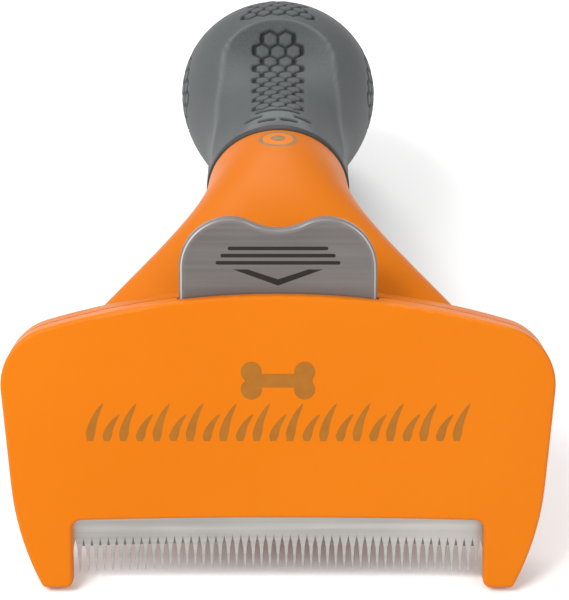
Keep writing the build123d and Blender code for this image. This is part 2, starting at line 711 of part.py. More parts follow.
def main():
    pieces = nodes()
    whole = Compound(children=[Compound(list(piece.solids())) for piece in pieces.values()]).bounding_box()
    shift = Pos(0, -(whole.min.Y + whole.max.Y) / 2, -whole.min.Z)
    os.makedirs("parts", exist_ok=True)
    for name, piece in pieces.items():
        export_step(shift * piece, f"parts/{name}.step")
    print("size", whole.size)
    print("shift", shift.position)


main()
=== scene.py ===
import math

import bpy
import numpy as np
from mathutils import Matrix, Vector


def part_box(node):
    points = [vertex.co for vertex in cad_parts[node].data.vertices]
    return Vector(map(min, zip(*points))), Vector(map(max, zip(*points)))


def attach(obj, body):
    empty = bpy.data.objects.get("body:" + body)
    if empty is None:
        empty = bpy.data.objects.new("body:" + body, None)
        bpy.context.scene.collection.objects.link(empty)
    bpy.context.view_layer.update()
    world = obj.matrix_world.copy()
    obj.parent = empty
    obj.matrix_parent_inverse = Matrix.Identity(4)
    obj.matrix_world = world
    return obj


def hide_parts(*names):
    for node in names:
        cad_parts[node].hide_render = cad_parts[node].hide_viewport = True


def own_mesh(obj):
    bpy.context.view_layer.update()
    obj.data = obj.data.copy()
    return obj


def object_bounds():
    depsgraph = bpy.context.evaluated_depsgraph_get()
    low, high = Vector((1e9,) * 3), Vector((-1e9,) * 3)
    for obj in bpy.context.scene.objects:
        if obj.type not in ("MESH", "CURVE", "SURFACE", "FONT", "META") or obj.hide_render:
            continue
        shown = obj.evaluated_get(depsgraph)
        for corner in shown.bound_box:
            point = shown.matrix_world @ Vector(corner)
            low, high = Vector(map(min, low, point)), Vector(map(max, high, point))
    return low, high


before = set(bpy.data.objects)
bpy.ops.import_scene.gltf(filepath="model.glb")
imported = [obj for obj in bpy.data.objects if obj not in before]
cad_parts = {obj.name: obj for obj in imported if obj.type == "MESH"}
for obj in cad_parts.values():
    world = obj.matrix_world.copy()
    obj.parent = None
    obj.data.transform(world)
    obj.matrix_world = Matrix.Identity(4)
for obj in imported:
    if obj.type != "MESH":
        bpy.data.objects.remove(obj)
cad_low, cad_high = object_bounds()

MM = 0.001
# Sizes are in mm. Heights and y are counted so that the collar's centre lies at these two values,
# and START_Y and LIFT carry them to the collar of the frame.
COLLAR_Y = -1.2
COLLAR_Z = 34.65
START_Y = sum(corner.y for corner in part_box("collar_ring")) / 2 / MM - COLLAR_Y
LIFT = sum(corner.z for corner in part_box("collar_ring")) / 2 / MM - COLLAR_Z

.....

### Exercise
Recopy all the lines exactly as they appear.

### Result
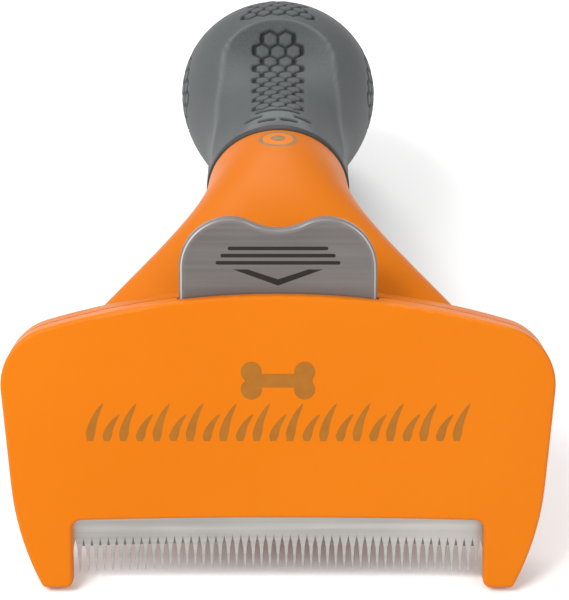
Keep writing the build123d and Blender code for this image. This is part 2, starting at line 711 of part.py. More parts follow.
def main():
    pieces = nodes()
    whole = Compound(children=[Compound(list(piece.solids())) for piece in pieces.values()]).bounding_box()
    shift = Pos(0, -(whole.min.Y + whole.max.Y) / 2, -whole.min.Z)
    os.makedirs("parts", exist_ok=True)
    for name, piece in pieces.items():
        export_step(shift * piece, f"parts/{name}.step")
    print("size", whole.size)
    print("shift", shift.position)


main()
=== scene.py ===
import math

import bpy
import numpy as np
from mathutils import Matrix, Vector


def part_box(node):
    points = [vertex.co for vertex in cad_parts[node].data.vertices]
    return Vector(map(min, zip(*points))), Vector(map(max, zip(*points)))


def attach(obj, body):
    empty = bpy.data.objects.get("body:" + body)
    if empty is None:
        empty = bpy.data.objects.new("body:" + body, None)
        bpy.context.scene.collection.objects.link(empty)
    bpy.context.view_layer.update()
    world = obj.matrix_world.copy()
    obj.parent = empty
    obj.matrix_parent_inverse = Matrix.Identity(4)
    obj.matrix_world = world
    return obj


def hide_parts(*names):
    for node in names:
        cad_parts[node].hide_render = cad_parts[node].hide_viewport = True


def own_mesh(obj):
    bpy.context.view_layer.update()
    obj.data = obj.data.copy()
    return obj


def object_bounds():
    depsgraph = bpy.context.evaluated_depsgraph_get()
    low, high = Vector((1e9,) * 3), Vector((-1e9,) * 3)
    for obj in bpy.context.scene.objects:
        if obj.type not in ("MESH", "CURVE", "SURFACE", "FONT", "META") or obj.hide_render:
            continue
        shown = obj.evaluated_get(depsgraph)
        for corner in shown.bound_box:
            point = shown.matrix_world @ Vector(corner)
            low, high = Vector(map(min, low, point)), Vector(map(max, high, point))
    return low, high


before = set(bpy.data.objects)
bpy.ops.import_scene.gltf(filepath="model.glb")
imported = [obj for obj in bpy.data.objects if obj not in before]
cad_parts = {obj.name: obj for obj in imported if obj.type == "MESH"}
for obj in cad_parts.values():
    world = obj.matrix_world.copy()
    obj.parent = None
    obj.data.transform(world)
    obj.matrix_world = Matrix.Identity(4)
for obj in imported:
    if obj.type != "MESH":
        bpy.data.objects.remove(obj)
cad_low, cad_high = object_bounds()

MM = 0.001
# Sizes are in mm. Heights and y are counted so that the collar's centre lies at these two values,
# and START_Y and LIFT carry them to the collar of the frame.
COLLAR_Y = -1.2
COLLAR_Z = 34.65
START_Y = sum(corner.y for corner in part_box("collar_ring")) / 2 / MM - COLLAR_Y
LIFT = sum(corner.z for corner in part_box("collar_ring")) / 2 / MM - COLLAR_Z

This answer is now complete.